The Difference, Dave, and the Toolbox
Circling back to the tour, I asked Jeremy about Monster Truck fans. Is there a noticeable difference between fans in North America and their European counterparts?
“The most noticeable difference is the reaction at the live shows,” Jeremy explained. “When you are in Europe or the U.K., people don’t hold up their phones in the air and try to film every minute of the show. They don’t post every photo on Instagram. They are just there to dance and sing. They come out to enjoy themselves. In North America, we are constantly seeing a sea of cell phones in the air, making horrible content for God knows what reason. There is indeed a noticeable difference, and it is refreshing to play there.”
While prepping for the interview I asked my friends and colleagues that I know are fans of the band, if they had any pressing questions or quips. Dave has followed the band since their 2010 HTZ FM RockSearch. He was dying to know the origins of the Toolbox which graces the stage at every show.
“It started out of necessity,” Jeremy mentioned. “It has been in our lives since the very beginning, going back to our early rehearsal space. Jon wanted to have one foot off the ground to help his diaphragm.
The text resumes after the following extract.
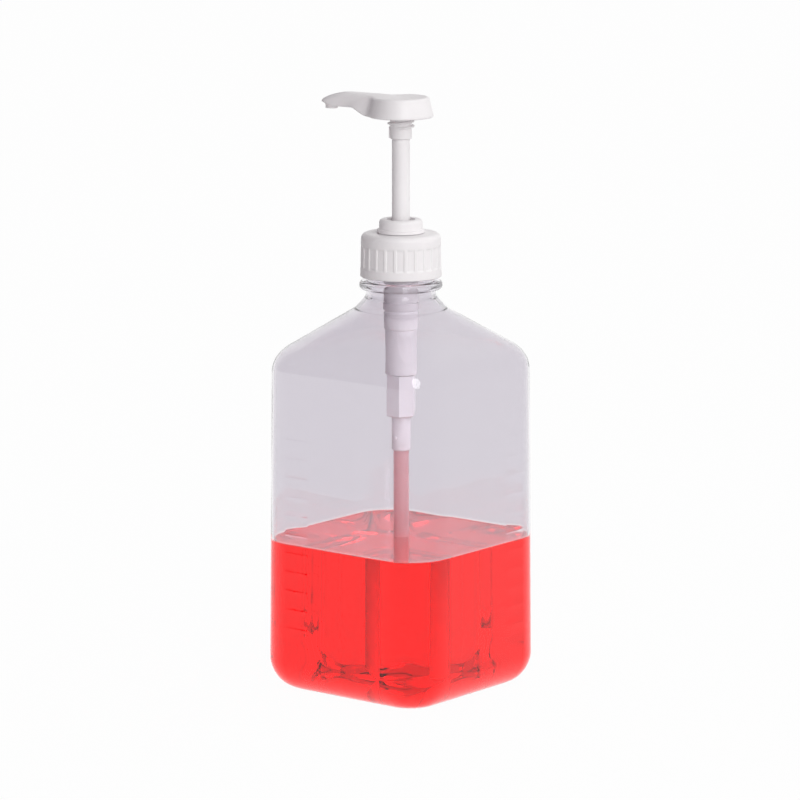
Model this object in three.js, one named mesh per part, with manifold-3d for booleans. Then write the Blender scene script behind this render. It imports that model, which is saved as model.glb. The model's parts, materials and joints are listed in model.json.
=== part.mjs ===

The way he stands, the toolbox helps with his singing and playing.”
“When we were heading out to our first show, Jon joked and wondered what he was going to do since he couldn’t bring the tool box. We said, why the hell not? That is fucking awesome! He decided to do it, and it caught on. Now, of course, we can’t live without it.”
The Canadian leg of the tour continues for Monster Truck. Time marches on. Soon, they will be in your hometown and we sincerely hope you have a chance to see them. Do us a favour though, keep your damn phone in your pocket. Come on people! If you’re going to raise anything, let it be a nice cold pint of beer.